The unique 4,000-year-old cist burial found in Forteviot, Scotland, this summer has turned up an even greater surprise than the carvings on the massive capstone over the human remains on a bed of quartz pebbles and birch bark lattice with metal, wood, leather accessories: whole flowerheads.
This is the first concrete evidence of pre-historic peoples intentionally burying someone with flowers. Pollen has been found in ancient graves thousands of years older than this one, but it could have gotten in there in a myriad ways, including in honey or mead sacrifices. These complete meadowsweet blossoms prove once and for all that our ancient ancestors used flowers in burials.
Dr Kenneth Brophy, from the University of Glasgow, said the flowers “don’t look very much. Just about three or four millimetres across.”
“But these are the first proof that people in the Bronze Age were actually placing flowers in with burials.”
The dark brown heads were found, along with a clump of organic material which archaeologists now say is the stems of the flowers.
The bunch had been placed by the head of the high-status individual known to have been buried in the grave.
Meadowsweet is a fragrant flower which has been used medicinally and for its fragrance for millennia. It’s mentioned as one of 50 ingredients of a beverage called “save” in Chaucer’s Knight’s Tale.

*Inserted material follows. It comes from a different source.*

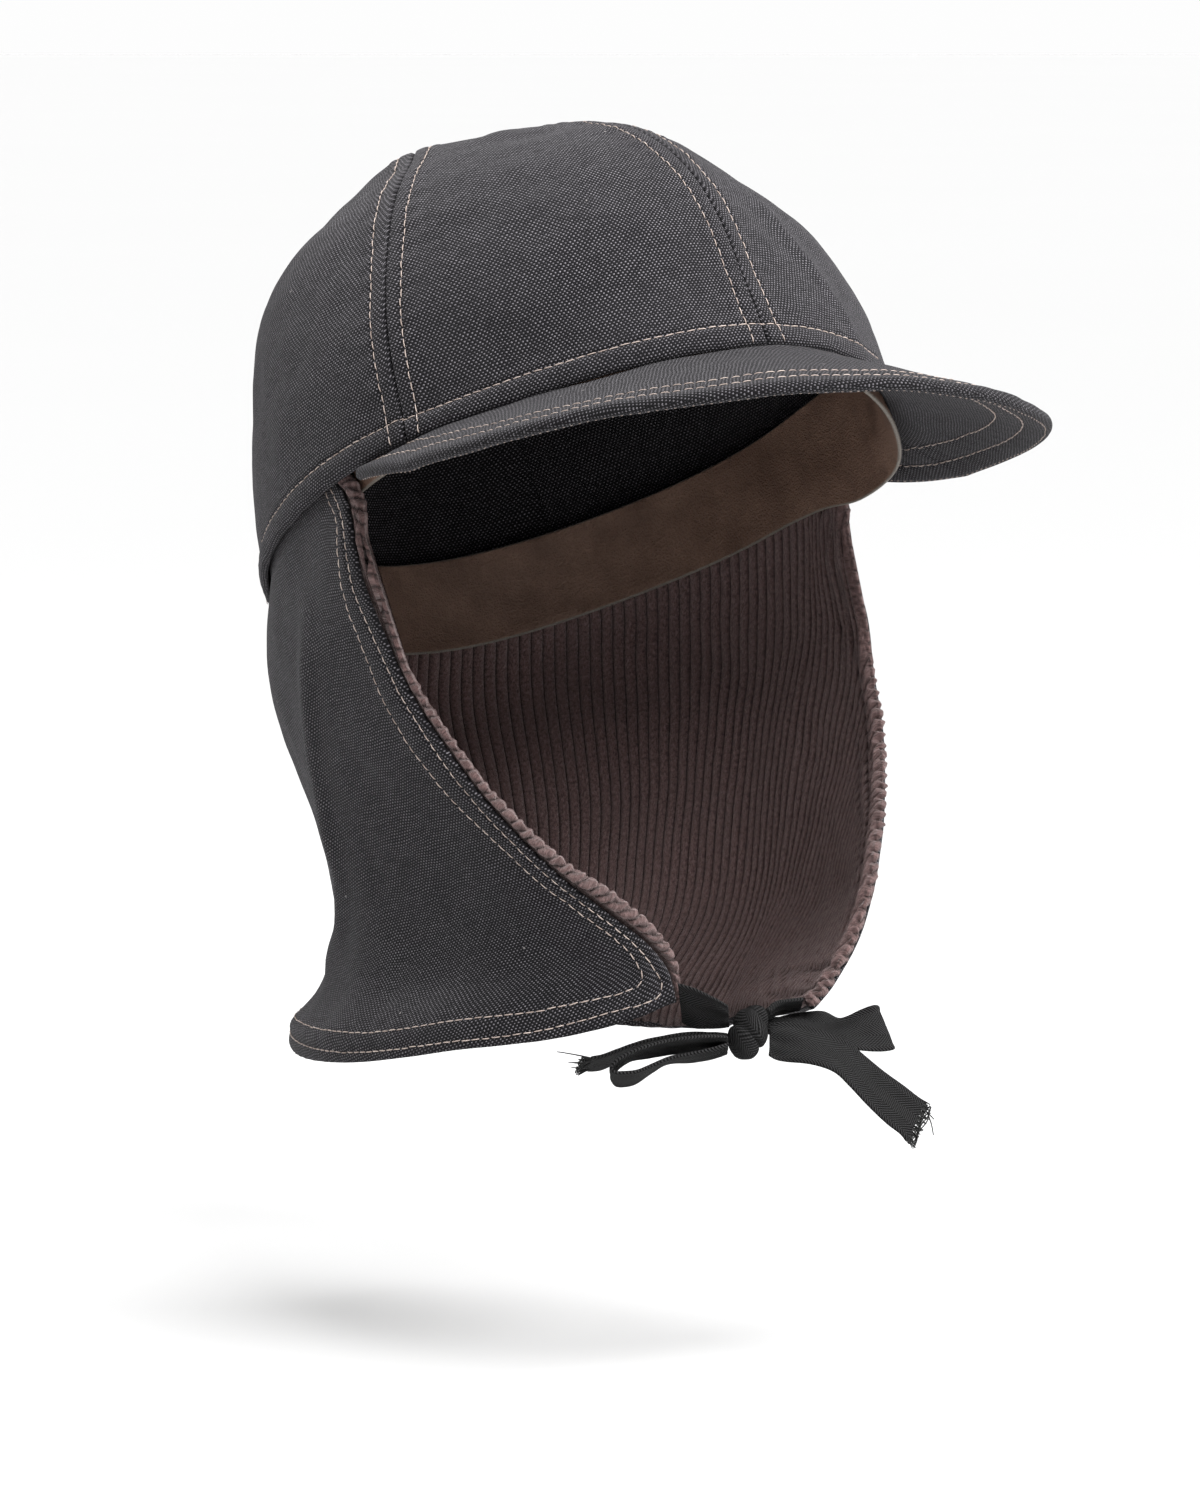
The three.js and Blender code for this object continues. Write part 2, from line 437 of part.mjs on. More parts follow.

A favorite of Queen Elizabeth I’s, it was most likely the flower strewn by Queen Gertrude over Ophelia’s grave when she says “Sweets to the sweet, farewell!” (Act V, Scene 1).
In more recent history, Italian Rafaele Piria first produced salicylic acid from meadowsweet and willow bark in 1838. When Bayer synthesized a related compound 60 years later, they called it aspirin after the botanical name for meadowsweet, Spiraea ulmaria.